For now, let’s focus on the first film, where the story takes place in the far future in the year 10,191. Duke Leto Atreides (Oscar Isaac) of the noble House Atreides from Caladan is in charge of governing the desert planet, Arrakis a.k.a. Dune, which contains the valuable substance known as “spice” under the order of the Emperor. The Spice in question not only helps to extend life but also improves vitality, enhance psychic abilities and even fold space upon interstellar travel.
But prior to handling the responsibility to House Atreides, it was the Harkonnen led by the ruthless Baron Vladimir Harkonnen (Stellan Skarsgård), who has been in charge of the aforementioned desert planet for many decades. Not happy with the fact they need to leave the planet, he sets up a plan to retrieve it at all costs since they have been making a lot of profit mining the spice with the help of his nephew, Rabban (Dave Bautista).
Meanwhile, Duke Leto’s son, Paul (Timothée Chalamet) finds himself constantly having the same dreams over and over again. Dreams that involve everything from him getting deeply involved with a mysterious blue-eyed girl (Zendaya) from the indigenous Fremen tribe of Arrakis to seeing himself being a messiah of sorts. His mother, Lady Jessica (Rebecca Ferguson), who is Duke Leto’s longtime concubine, has been trying to teach him how to control people’s minds using the “Voice”.
Shot with IMAX cameras, Villeneuve knows well that nothing beats the tangible feeling of enormous practical sets and props as well as on-location shoots, with the latter’s majestic deserts of Jordan served as an actual backdrop for the desert planet of Arrakis. The CGI isn’t used extensively but rather sparingly, unlike most big-budget sci-fi films would rely either solely or too much on the technology and of course, the greenscreens. As a result, watching this on IMAX is both immersive and spellbinding. It was exactly the same feeling that kept me hooked in the first place after watching Blade Runner 2049 four years ago.
Kudos also go to Patrice Vermette’s epic production design and Greig Fraser’s cinematography that looks like an intergalactic version of David Lean’s Lawrence of Arabia (1962).

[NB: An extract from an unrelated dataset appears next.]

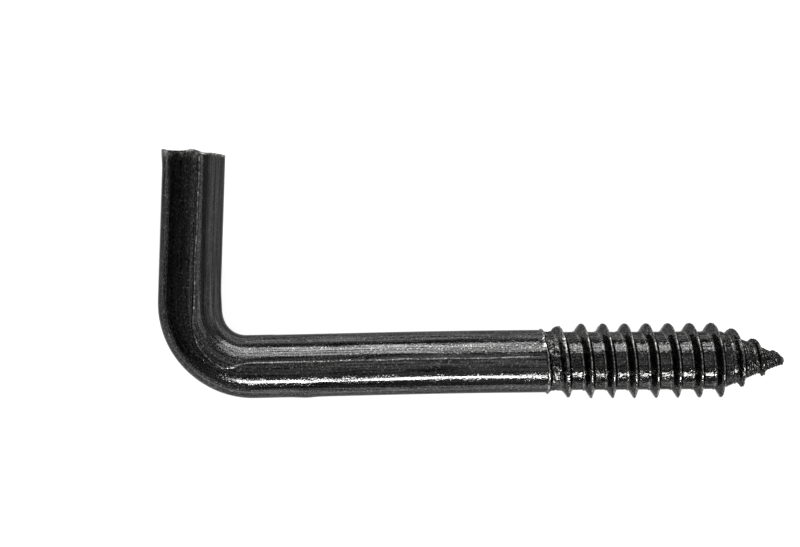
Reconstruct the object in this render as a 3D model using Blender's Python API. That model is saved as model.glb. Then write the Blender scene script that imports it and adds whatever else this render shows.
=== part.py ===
"""Square-bend screw hook: one round steel wire, bent over into an arm at one end and rolled with
a gimlet-pointed wood-screw thread at the other.

The X axis is the shank's axis. The origin is where the plain shank ends and the thread begins, and
+X runs to the point. The arm is bent towards +Y, and the hook lies on its side, so +Z is up. The
side of the wire on the outside of the bend is its outer side, and the other is its inner side.
"""

import math

import bmesh
import bpy
from mathutils import Vector

MM = 0.001

# Wire and bend
WIRE_DIAMETER = 6.0 * MM
PLAIN_LENGTH = 37.4 * MM  # outer side of the arm to the start of the thread
ARM_HEIGHT = 23.8 * MM  # outer side of the shank to the highest edge of the arm's cut end
BEND_ANGLE = math.radians(92.5)
BEND_OUTER_RADIUS = 9.1 * MM
BEND_INNER_RADIUS = 2.5 * MM
ARM_THICKNESS = 5.88 * MM  # outer to inner side: the bending jaws squeeze the arm a little
CUT_SLOPE = math.radians(3.0)  # the arm's end is sheared this far off square
CUT_EDGE = 0.12 * MM  # worn edge around the cut

# Flash lines that the forming dies leave along both flat sides of the wire
FLASH_HEIGHT = 0.07 * MM
FLASH_WIDTH = 0.55 * MM
FLASH_ANGLE = math.radians(8.5)  # towards the inner side, on the straight lengths
FLASH_DRIFT = math.radians(13.0)  # back towards the outer side, halfway round the bend

# Upset lip and shoulder where the rolling dies stopped
LIP_RISE = 0.1 * MM
LIP_LENGTH = 0.5 * MM
LIP_BLEND = 0.5 * MM  # length over which the wire rises to the lip
SHOULDER_LENGTH = 0.3 * MM
SHOULDER_SLANT = 0.5 * MM  # the inner side of the shoulder lies this far back

# Rolled thread
THREAD_LENGTH = 23.5 * MM
PITCH = 2.13 * MM
ROOT_SINK = 0.225 * MM  # root below the wire's surface
CREST_RISE = 0.6 * MM  # crest above the wire's surface
CREST_WIDTH = 0.24 * MM
CREST_ROUNDING = 0.06 * MM
FLANK_ANGLE = math.radians(25.0)
ROOT_FILLET = 0.16 * MM
RUN_IN = 5.2 * MM  # length over which the thread grows to its full height
START_TURN = math.radians(-231.0)  # where the crest crosses the origin, from the inner side
POINT_LENGTH = 6.3 * MM
TIP_DIAMETER = 0.36 * MM
TIP_ROUNDING = 0.09 * MM

# Facets
RING_STEPS = 32
BEND_STEPS = 18
TURN_STEPS = 30
SHARP_ANGLE = math.radians(30.0)

# Clearances of the join between the blank and the thread's ridge
RIDGE_OVERLAP = 0.15 * MM  # how far the ridge is sunk into the blank
LOW_RIDGE_SHARE = 0.3  # most of a low ridge's height that its rounding or its fillet may take

WIRE_RADIUS = WIRE_DIAMETER / 2
ROOT_RADIUS = WIRE_RADIUS - ROOT_SINK
CREST_RADIUS = WIRE_RADIUS + CREST_RISE
TIP_RADIUS = TIP_DIAMETER / 2
LEAN = BEND_ANGLE - math.pi / 2  # how far the arm leans past square, towards the point
ARM_AXIS = Vector((math.sin(LEAN), math.cos(LEAN), 0))
ARM_OUTWARD = Vector((-math.cos(LEAN), math.sin(LEAN), 0))
SIDE = Vector((0, 0, 1))


def clear_scene():
    for item in list(bpy.data.objects):
        bpy.data.objects.remove(item, do_unlink=True)


def direction(angle):
    return Vector((math.cos(angle), math.sin(angle), 0))


# ---- the wire, as pairs of points on its outer and inner sides ----


def outer_bend_centre():
    return Vector((BEND_OUTER_RADIUS - PLAIN_LENGTH, BEND_OUTER_RADIUS - WIRE_RADIUS, 0))


def arm_start():
    """Where the outer side of the bend runs out into the outer side of the arm."""
    return outer_bend_centre() + ARM_OUTWARD * BEND_OUTER_RADIUS


def inner_bend_centre():
    """The centre that lies one inner radius off the inner sides of both the arm and the shank."""
    start = arm_start()
    y = WIRE_RADIUS + BEND_INNER_RADIUS
    across = ARM_THICKNESS + BEND_INNER_RADIUS + (y - start.y) * math.sin(LEAN)
    return Vector((start.x + across / math.cos(LEAN), y, 0))


def arm_pair(drop, inset):
    """The sides of the arm, this far below its cut end and this far in from its surface."""
    start = arm_start()
    reach = (ARM_HEIGHT - WIRE_RADIUS - start.y) / ARM_AXIS.y
    fall = math.tan(CUT_SLOPE)
    outer = start + ARM_AXIS * (reach - drop - inset * fall) - ARM_OUTWARD * inset
    across = ARM_THICKNESS - 2 * inset
    inner = outer - ARM_OUTWARD * across - ARM_AXIS * (across * fall)
    return outer, inner


def bend_pair(share):
    """The sides of the bend, from the arm at 0 to the shank at 1."""
    outward = direction(math.pi - LEAN + share * BEND_ANGLE)
    outer = outer_bend_centre() + outward * BEND_OUTER_RADIUS
    inner = inner_bend_centre() + outward * BEND_INNER_RADIUS
    return outer, inner


def shank_pair(x, radius, slant=0.0):
    """The sides of the shank, with the inner side this far behind the outer one."""
    outer = Vector((x + slant / 2, -radius, 0))
    inner = Vector((x - slant / 2, radius, 0))
    return outer, inner


def section_places(drift):
    """(angle, lift) round the wire from one flash line: 0 is the upper side, a quarter the inner."""
    foot = FLASH_WIDTH / 2 / WIRE_RADIUS
    crest = FLASH_ANGLE - drift
    far_crest = math.pi - crest
    spans = ((crest, far_crest), (far_crest, 2 * math.pi + crest))
    steps = RING_STEPS // 2
    places = []
    for begin, end in spans:
        places.append((begin, 1.0))
        places.append((begin + foot, 0.0))
        for step in range(1, steps):
            places.append((begin + (end - begin) * step / steps, 0.0))
        places.append((end - foot, 0.0))
    return places


def wire_section(pair, half_width, flash=0.0, drift=0.0):
    """The closed outline of the wire between two opposite points of its sides."""
    outer, inner = pair
    centre = (outer + inner) / 2
    reach = (inner - outer) / 2
    outline = []
    for angle, lift in section_places(drift):
        swell = 1 + lift * flash / half_width
        arm = reach * math.sin(angle) + SIDE * (half_width * math.cos(angle))
        outline.append(centre + arm * swell)
    return outline


def root_radius(x):
    """The blank's radius under the thread: a cylinder, then the gimlet cone."""
    to_tip = THREAD_LENGTH - x
    cone = TIP_RADIUS + (ROOT_RADIUS - TIP_RADIUS) * to_tip / POINT_LENGTH
    return min(ROOT_RADIUS, cone)


def blank_sections():
    """Every section of the wire from the arm's cut end to the tip."""
    sections = [
        wire_section(arm_pair(0, CUT_EDGE), WIRE_RADIUS - CUT_EDGE),
        wire_section(arm_pair(CUT_EDGE, 0), WIRE_RADIUS, FLASH_HEIGHT),
    ]
    for step in range(BEND_STEPS + 1):
        share = step / BEND_STEPS
        drift = FLASH_DRIFT * math.sin(math.pi * share) ** 2
        sections.append(wire_section(bend_pair(share), WIRE_RADIUS, FLASH_HEIGHT, drift))
    lip = WIRE_RADIUS + LIP_RISE
    shoulder = (
        (-LIP_LENGTH - LIP_BLEND, WIRE_RADIUS, FLASH_HEIGHT),
        (-LIP_LENGTH, lip, FLASH_HEIGHT),
        (0, lip, 0),
        (SHOULDER_LENGTH, ROOT_RADIUS, 0),
    )
    for x, radius, flash in shoulder:
        sections.append(wire_section(shank_pair(x, radius, SHOULDER_SLANT), radius, flash))
    cone_start = THREAD_LENGTH - POINT_LENGTH
    cone_end = THREAD_LENGTH - TIP_ROUNDING
    for x, radius in (
        (cone_start, ROOT_RADIUS),
        (cone_end, root_radius(cone_end)),
        (THREAD_LENGTH, TIP_RADIUS - TIP_ROUNDING),
    ):
        sections.append(wire_section(shank_pair(x, radius), radius))
    return sections


# ---- the thread ----


def thread_start():
    """The ridge rises out of the root inside the plain shank, and so comes out of the shoulder."""
    return -(LIP_LENGTH + SHOULDER_SLANT) / 2


def crest_radius(x):
    """The crest rises fast over the run-in, runs level, then falls to the tip."""
    left = 1 - min((x - thread_start()) / RUN_IN, 1)
    grown = CREST_RADIUS - (CREST_RADIUS - ROOT_RADIUS) * left**3
    to_tip = THREAD_LENGTH - x
    pointed = TIP_RADIUS + (CREST_RADIUS - TIP_RADIUS) * to_tip / POINT_LENGTH
    return min(grown, pointed)


def thread_places():
    """(turn angle, x) of every station along the ridge, to just short of the tip."""
    step_length = PITCH / TURN_STEPS
    length = THREAD_LENGTH - TIP_DIAMETER - thread_start()
    for step in range(1, int(length / step_length)):
        x = thread_start() + step * step_length
        yield START_TURN + 2 * math.pi * x / PITCH, x


def thread_section(turn, x):
    """The ridge's outline across its run: a rounded crest, straight flanks and filleted feet."""
    height = crest_radius(x) - root_radius(x)
    crest = CREST_WIDTH / 2
    rounding = min(CREST_ROUNDING, height * LOW_RIDGE_SHARE)
    fillet = min(ROOT_FILLET, height * LOW_RIDGE_SHARE)
    sunk = min(RIDGE_OVERLAP, root_radius(x) / 2)
    knee = crest + (height - fillet - rounding) * math.tan(FLANK_ANGLE)
    foot = knee + fillet + sunk
    half = ((foot, -sunk), (knee, fillet), (crest, height - rounding), (0, height))
    outline = [(-across, rise) for across, rise in half]
    outline += [(across, rise) for across, rise in reversed(half[:-1])]
    outward = Vector((0, math.cos(turn), math.sin(turn)))
    points = []
    for across, rise in outline:
        radius = root_radius(x + across) + rise
        points.append(Vector((x + across, 0, 0)) + outward * radius)
    return points


# ---- solids ----


def swept_solid(name, sections):
    """A solid made by extruding the first section from each station to the next."""
    bm = bmesh.new()
    first = [bm.verts.new(point) for point in sections[0]]
    face = bm.faces.new(first)
    for section in sections[1:]:
        face = bmesh.ops.extrude_discrete_faces(bm, faces=[face])["faces"][0]
        for vert, point in zip(face.verts, section):
            vert.co = point
    bm.faces.new(reversed(first))
    bmesh.ops.recalc_face_normals(bm, faces=bm.faces)
    mesh = bpy.data.meshes.new(name)
    bm.to_mesh(mesh)
    bm.free()
    solid = bpy.data.objects.new(name, mesh)
    bpy.context.scene.collection.objects.link(solid)
    return solid


def black_steel():
    material = bpy.data.materials.new("black_coated_steel")
    material.use_nodes = True
    surface = material.node_tree.nodes["Principled BSDF"]
    surface.inputs["Base Color"].default_value = (0.012, 0.012, 0.011, 1)
    surface.inputs["Metallic"].default_value = 0.0
    surface.inputs["Roughness"].default_value = 0.28
    return material


def main():
    clear_scene()
    hook = swept_solid("screw_hook", blank_sections())
    ridge = swept_solid("thread_ridge", [thread_section(*place) for place in thread_places()])
    ridge.hide_render = True
    ridge.display_type = "WIRE"
    rolled = hook.modifiers.new("rolled_thread", "BOOLEAN")
    rolled.operation = "UNION"
    rolled.solver = "EXACT"
    rolled.object = ridge
    hook.data.materials.append(black_steel())
    hook.data.shade_smooth()
    hook.data.set_sharp_from_angle(angle=SHARP_ANGLE)


main()
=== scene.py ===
"""A square-bend screw hook in black-plated steel wire, dressed around its CAD frame.

The X axis is the shank's axis and runs to the point. Its zero is where the plain shank ends and the
thread begins. The arm is bent towards +Y, and the hook lies on its side on the floor, with +Z up.
"""

import math

import bpy
import numpy as np
from mathutils import Matrix, Vector


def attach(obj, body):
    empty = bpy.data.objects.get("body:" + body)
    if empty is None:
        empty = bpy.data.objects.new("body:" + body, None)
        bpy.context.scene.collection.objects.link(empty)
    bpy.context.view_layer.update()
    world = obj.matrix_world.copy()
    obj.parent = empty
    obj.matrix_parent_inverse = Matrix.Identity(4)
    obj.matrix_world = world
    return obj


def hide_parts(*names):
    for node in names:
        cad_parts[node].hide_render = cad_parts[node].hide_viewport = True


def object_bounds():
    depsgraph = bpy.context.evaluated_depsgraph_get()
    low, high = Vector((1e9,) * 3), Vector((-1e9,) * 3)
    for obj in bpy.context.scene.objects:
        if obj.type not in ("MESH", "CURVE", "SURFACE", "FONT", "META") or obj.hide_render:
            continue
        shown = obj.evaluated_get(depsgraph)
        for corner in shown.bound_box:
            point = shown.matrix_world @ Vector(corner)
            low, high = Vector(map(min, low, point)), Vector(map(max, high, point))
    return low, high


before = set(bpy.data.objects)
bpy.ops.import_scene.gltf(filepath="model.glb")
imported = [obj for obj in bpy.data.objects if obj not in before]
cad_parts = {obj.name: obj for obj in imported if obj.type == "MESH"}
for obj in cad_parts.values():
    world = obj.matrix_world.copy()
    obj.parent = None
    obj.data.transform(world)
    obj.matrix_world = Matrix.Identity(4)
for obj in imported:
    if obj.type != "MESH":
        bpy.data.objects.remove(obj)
cad_low, cad_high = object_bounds()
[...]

This can be evidently seen during the desert scenes that take place on the Arrakis planet. Then, there’s Hans Zimmer, where his prominent use of loud chant, wailing and thumping drums dominate the screen to largely great effect.
The story — credited to Villeneuve along with Jon Spaihts and Eric Roth — is expectedly filled with lots of exposition. After all, the first film is more about setting up the story with all the worldbuilding over the course of a 2 1/2-hour length. Films that leans more on exposition-heavy scenarios often falters when a director fails to hold one’s interest. But in the case of Villeneuve, there’s a mesmerising sense of storytelling quality that he and his two co-writers manage to sustain most of my interest throughout the film right from the start. The nifty combination of sound and visuals made the exposition all the more involving.

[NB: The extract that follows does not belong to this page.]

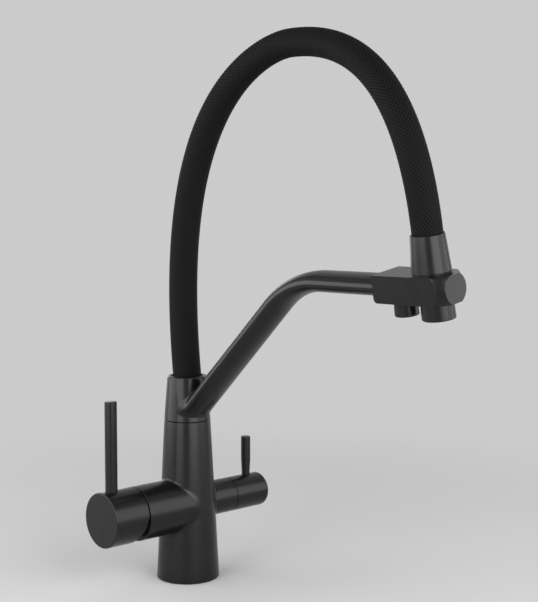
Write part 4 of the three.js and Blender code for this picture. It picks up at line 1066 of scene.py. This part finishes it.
def braid_weave():
    """Black textile braid: fine threads along each strand, with painted shade that darkens the
    hollows.
    """
    shade = material("braid_weave")
    marks = shade.node("ShaderNodeUVMap", {"uv_map": "strands"})
    u = shade.node("ShaderNodeSeparateXYZ", values=[marks])
    v = u.also(1)
    right, left = u + v, u - v
    inside_right, inside_left = right.apply("FRACT"), left.apply("FRACT")
    hand = (right.apply("FLOOR") + left.apply("FLOOR")).apply("MODULO", 2.0).apply("ABSOLUTE")
    across = inside_right * hand + inside_left * (1 - hand)
    crown = (across * math.pi).apply("SINE")
    along = inside_left * hand + inside_right * (1 - hand)
    rise = (along * math.pi).apply("SINE")
    thread = (across * (2 * math.pi * THREADS)).apply("SINE") * 0.5 + 0.5
    fuzz = shade.noise(5200.0, 2.0)
    body = (crown * rise) ** 0.7
    # painted shade: the colour is darkest in the hollows between the crossings and between the
    # threads, and the fuzz adds a tone that differs at random
    hollow_shade_and_fuzz = body * (0.5 + thread * 0.3 + fuzz * 0.3)
    colour = shade.blend(hollow_shade_and_fuzz, (0.0004, 0.0004, 0.0004), (0.0115, 0.0115, 0.0118))
    height = body * 0.7 + thread * 0.2 + fuzz * 0.15
    return shade.finish(Base_Color=colour, Roughness=0.7 - thread * 0.12,
                        Specular_IOR_Level=0.06, Normal=shade.bump(height, 0.00025, 0.8))


def machined(name, dark, light, roughness):
    """Bright turned metal with fine uneven marks."""
    shade = material(name)
    marks = shade.noise(900.0, 3.0, 0.6, (1, 1, 6))
    colour = shade.blend(marks, dark, light)
    return shade.finish(Base_Color=colour, Roughness=roughness + marks * 0.12, Metallic=1.0,
                        Normal=shade.bump(marks, 0.00002, 0.5))


def moulded(name, dark, light, roughness):
    """Moulded plastic or rubber with a fine texture."""
    shade = material(name)
    fine = shade.noise(1800.0, 2.0)
    cloud = shade.noise(60.0, 1.0)
    colour = shade.blend(cloud * 0.6 + fine * 0.4, dark, light)
    return shade.finish(Base_Color=colour, Roughness=roughness + fine * 0.1,
                        Normal=shade.bump(fine, 0.00002, 0.5))


def pale_floor():
    """A plain pale floor that goes over into the plain background away from the tap."""
    shade = material("pale_floor")
    pale = [(FLOOR_COLOUR * share,) * 3 for share in (0.985, 1.015)]
    shade.finish(Base_Color=shade.blend(shade.noise(9.0, 2.0), *pale), Roughness=0.8,
                 Specular_IOR_Level=0.1)
    far = shade.node("ShaderNodeVectorMath", {"operation": "LENGTH"}, [shade.place()], output=1)
    fade = ((far - FADE_START) / FADE_LENGTH).apply("MAXIMUM", 0.0).apply("MINIMUM", 1.0)
    fade = fade * fade * (3 - 2 * fade)
    plain = shade.node("ShaderNodeEmission", values={"Color": (1, 1, 1, 1), "Strength": BACKDROP})
    body = Wire(shade, shade.surface.outputs[0])
    mixed = shade.node("ShaderNodeMixShader", values=[fade * shade.seen(), body, plain])
    shade.feed(shade.tree.nodes["Material Output"].inputs["Surface"], mixed)
    return shade.owner


def wear(made, finish):
    """Gives a piece one material."""
    made.data.materials.clear()
    made.data.materials.append(finish)
    return made


# ---------------- the tap


def dress():
    """Makes the visible pieces, gives each its finish, and lays them on the solids."""
    finishes = {
        "coated_metal": black_coat(),
        "braid": braid_weave(),
        "brass": machined("turned_brass", (0.42, 0.27, 0.09), (0.60, 0.42, 0.17), 0.24),
        "steel": machined("turned_steel", (0.40, 0.41, 0.42), (0.58, 0.59, 0.60), 0.24),
        "ceramic": moulded("lapped_ceramic", (0.72, 0.69, 0.62), (0.80, 0.78, 0.72), 0.2),
        "rubber": moulded("black_rubber", (0.012, 0.012, 0.012), (0.022, 0.022, 0.022), 0.6),
        "dark_plastic": moulded("dark_plastic", (0.014, 0.014, 0.015), (0.024, 0.024, 0.026),
                                0.38),
        "pale_plastic": moulded("pale_plastic", (0.60, 0.59, 0.55), (0.70, 0.69, 0.65), 0.35),
    }
    for entry in frame["record"]["subparts"]:
        wear(frame["nodes"][entry["node"]], finishes[entry["material_slot"]])

    def set_in(made, body, slot, *nodes):
        """Sets a piece on its body, in place of the nodes that it shows."""
        wear(made, finishes[slot])
        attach(made, body)
        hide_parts(*nodes)

    set_in(column_casting(), "tap_body", "coated_metal", "body_column")
    set_in(spout_casting(), "spout", "coated_metal", "swivel_collar", "spout_arm")
    set_in(outlet_block(), "spout", "coated_metal", "outlet_block")
    set_in(ferrule(), "spout", "coated_metal", "hose_end_ferrule")
    set_in(nozzle("mixed_outlet", MIXED), "spout", "coated_metal", "mixed_outlet_nozzle")
    set_in(nozzle("filtered_outlet", FILTERED), "spout", "coated_metal", "filtered_outlet_nozzle")
    for made in honeycomb("mixed_straightener", MIXED):
        set_in(made, "spout", "pale_plastic", "mixed_outlet_aerator")
    for made in honeycomb("filtered_straightener", FILTERED):
        set_in(made, "spout", "pale_plastic", "filtered_outlet_insert")
    set_in(braided_sleeve(), "spout", "braid", "hose_sleeve")
    set_in(cover_ring(), "tap_body", "dark_plastic", "cartridge_cover_ring")
    set_in(mixer_hub(), "mixer_handle", "coated_metal", "mixer_handle_hub")
    set_in(mixer_lever(), "mixer_handle", "coated_metal", "mixer_lever")
    set_in(filter_hub(), "filter_handle", "coated_metal", "filter_handle_hub")
    set_in(filter_lever(), "filter_handle", "coated_metal", "filter_lever")
    set_in(screw_plug("mixer_plug", MIXER, MIXER_SCREW_REACH, MIXER_RADIUS), "mixer_handle",
           "rubber", "mixer_screw_plug")
    set_in(screw_plug("filter_plug", FILTER, FILTER_SCREW_REACH, FILTER_RADIUS), "filter_handle",
           "rubber", "filter_screw_plug")
    set_in(retaining_screw(), "tap_body", "steel", "swivel_retaining_screw")
    set_in(base_seal(), "tap_body", "rubber", "base_gasket")


# ---------------- camera, floor and light

AZIMUTH = math.radians(-42.73)
PITCH = math.radians(4.22)
CAMERA_DISTANCE = 0.93398
CAMERA_SIDE = 0.06506
CAMERA_HEIGHT = 0.29029
FOCAL_PIXELS = 1183.06
FRAME_HEIGHT = 602
SENSOR = 36.0
FLOOR_HALF = 8000
BOX_HEIGHT = 0.48
BOX_TALL = 0.94


def around(azimuth, distance, height, side=0.0):
    """A point round the tap: azimuth 0 is in front of the spout."""
    return Vector((math.sin(azimuth) * distance + math.cos(azimuth) * side,
                   -math.cos(azimuth) * distance + math.sin(azimuth) * side, height))


def camera():
    """The camera that looks at the tap as the photograph does."""
    data = bpy.data.cameras.new("camera")
    data.sensor_fit = "VERTICAL"
    data.sensor_height = SENSOR
    data.lens = FOCAL_PIXELS / FRAME_HEIGHT * SENSOR
    data.clip_start = 0.01
    made = add("camera", data)
    made.location = around(AZIMUTH, CAMERA_DISTANCE, CAMERA_HEIGHT, CAMERA_SIDE)
    made.rotation_euler = (math.pi / 2 - PITCH, 0, AZIMUTH)
    bpy.context.scene.camera = made


def floor():
    """The floor, just under the base."""
    a = FLOOR_HALF
    made = piece("floor", [(-a, -a, 0), (a, -a, 0), (a, a, 0), (-a, a, 0)], [[0, 1, 2, 3]])
    made.location.z = -0.0002
    wear(made, pale_floor())


def softbox(name, azimuth, distance, wide, radiance):
    """An upright box of even light that faces the tap."""
    data = bpy.data.lights.new(name, "AREA")
    data.shape = "RECTANGLE"
    data.size, data.size_y = wide, BOX_TALL
    data.energy = radiance * math.pi * wide * BOX_TALL
    made = add(name, data)
    made.location = around(azimuth, distance, BOX_HEIGHT)
    made.rotation_euler = (math.pi / 2, 0, azimuth)


def light():
    """Two pairs of tall softboxes with a gap round the camera, two weak ones behind, and a dim
    even surround that is as pale as the backdrop where it is seen or mirrored."""
    for name, turn, distance, wide, radiance in (
        ("left_box", -40, 1.15, 0.98, 4.4), ("left_far_box", -90, 1.15, 0.98, 3.3),
        ("right_box", 35, 1.15, 0.84, 5.0), ("right_far_box", 78, 1.15, 0.84, 2.2),
        ("left_back_box", -150, 1.5, 1.1, 1.3), ("right_back_box", 145, 1.5, 1.1, 1.3),
    ):
        softbox(name, AZIMUTH + math.radians(turn), distance, wide, radiance)
    world = bpy.data.worlds.new("surround")
    bpy.context.scene.world = world
    shade = Shade(world, "Background")
    shade.finish(Color=(1, 1, 1, 1),
                 Strength=shade.seen() * (BACKDROP - SURROUND) + SURROUND)


camera()
dress()
floor()
light()
scene = bpy.context.scene
scene.view_settings.view_transform = "Standard"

Dune is also blessed with some of this year’s best all-star casts, beginning with Timothée Chalamet’s engaging performance as the conflicted Paul Atreides. The fact that he manages to hold his own against his veteran co-stars is already impressive enough. Speaking of the co-stars, both Oscar Isaac and Rebecca Ferguson bring strong supports to their respective roles as Duke Leto and Lady Jessica. Josh Brolin delivers a rugged charm to his no-nonsense role of a warrior-fighter and a weapons expert, Gurney Halleck.
The same also goes with Jason Momoa as Duncan Idaho while the nearly unrecognisable, heavy-in-makeup Stellan Skarsgård delivers a creepy performance as Baron Vladimir Harkonnen, whose overall appearance reminds me of the late Marlon Brando in 1996’s The Island of Dr Moreau. Charlotte Rampling, who has a small role as a Reverend Mother of the powerful Bene Gesserit witches, manages to make quite a lasting impression during a pivotal hand-in-a-box scene involving Paul Atreides.
However, some of the cast members are sadly reduced to background roles or barely given much to do, namely Dave Bautista as Rabban and Javier Bardem as the Fremen leader, Stilgar. And while I appreciate most of the commitments that Villeneuve successfully fulfilled in the technical department, he somehow fails in generating the necessary sense of impact in the action sequences. It’s not like he stumbles entirely, with some of the earlier scenes including a buzzing shield-like swordfight training involving Paul and his mentor, Gurney and the spectacular rescue moment in the open desert filled with an impending, gigantic sandworm (great creature effects) deserve a few praises.
But the decision of setting up most of the action sequences either in the dark or dimly lit environments somehow lack the palpable tension, even with Hans Zimmer’s booming score echoing in the background. The shield technology, which is prominently used during the battle scenes, may have been a better upgrade than the cartoonish-style blocky visuals seen in the 1984 version. And yet, the shield buzzes in blue and red in the entire bodies of every soldier of House Atreides fighting against enemies, are more visually distracting.
Despite some of the shortcomings, Denis Villeneuve’s version of Dune remains a massive improvement over the messy 1984 original. Now, let’s hope the first film is financially successful enough to warrant a second part since it ends abruptly with a cliffhanger.